Gegenüber den am Geldautomaten oder am Bankschalter oder am häuslichen PC verfü-genden Personen entsteht nämlich ein privilegierter öffentlich-rechtlicher Rückforderungs-anspruch. Der Rentenversicherungsträger darf ihn mit einem Verwaltungsakt geltend machen, so dass die Kosten und Risiken eines Rechtsbehelfsverfahrens auf die Seite der verfügenden Personen verlagert werden. Der Rentenversicherungsträger muss also nicht mehr wie vor Inkraftsetzung der zitierten Vorschriften teilweise vertreten wurde, mit eigenem Kostenaufwand und eigenem Prozessrisiko den Zivilrechtsweg beschreiten. Den Sozialgerichten ist die einfache Handhabung des § 118 Abs. 4 SGB VI bekannt, dessen Anwendung routinemäßig zur Bestätigung von Ansprüchen der Rentenversicherungsträger führt.
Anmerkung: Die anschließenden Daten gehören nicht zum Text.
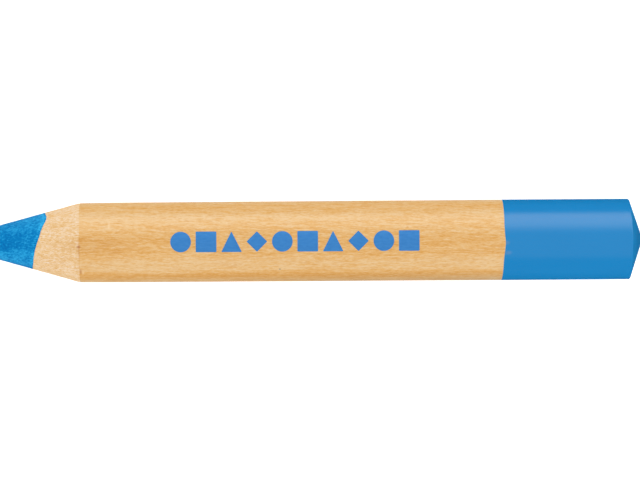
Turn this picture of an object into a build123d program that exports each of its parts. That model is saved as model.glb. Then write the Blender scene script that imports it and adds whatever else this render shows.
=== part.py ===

Die Chance, möglichst häufig den einfacheren Weg nach § 118 Abs. 3 SGB VI beschreiten zu können und möglichst selten auf dem Wege über § 118 Abs. 4 SGB VI die Uneintreibbarkeit ihrer Forderung zu riskieren, kann der Rentenversicherungsträger nur dadurch erhöhen, dass er durch organisatorische Maßnahmen die Zeit zwischen der eigenen Kenntnisnahme vom Tod des Rentners und der Erhebung des Rückforderungsbegehrens gegenüber dem Geldinstitut so kurz wie möglich hält. Die Klägerin und die von ihr zitierten Urteile lösen die fraglichen Fälle so, als ob § 118 Abs. 3 SGB VI in etwa folgenden Wortlaut hätte: "Nachdem ein Geldinstitut Kenntnis vom Tod eines Rentenbeziehers erlangt hat, hat es die Erfüllung von Verfügungen von dritter Seite über ein Guthaben auf dessen Konto solange und soweit aufzuschieben oder mit technischen Mitteln zu verhindern, bis sichergestellt ist, dass die für Zeiten nach Ablauf des Sterbemonats zugeflossenen Renten ungemindert an den Rentenversicherungsträger zurückerstattet werden können." Das Gericht hat nicht zu beurteilen, ob der Gesetzgeber gut daran täte, dem § 118 Abs. 3 SGB VI eine solche oder ähnliche Formulierung zu geben. Es hatte seiner Entscheidung lediglich den tatsächlichen Wortlaut der Vorschrift zugrundezulegen. Weil sich aus der von der Klägerin zur Stützung ihres Standpunktes zitierten Entscheidung des BSG auch eine Prüfungspflicht der Geldinstitute über den Gesetzeswortlaut hinaus entnehmen lässt, hatte das Gericht dem Antrag der Beteiligten zu folgen und nach §§ 160 Abs. 2 Nr. 1 und 2, 161 Abs. 1 Satz 1 Sozialgerichtsgesetz (SGG) die Revision gegen dieses Urteil zuzulassen.

Die Kostenentscheidung beruht auf §§ 193 und 197 a SGG sowie § 154 Abs. 1 VwGO.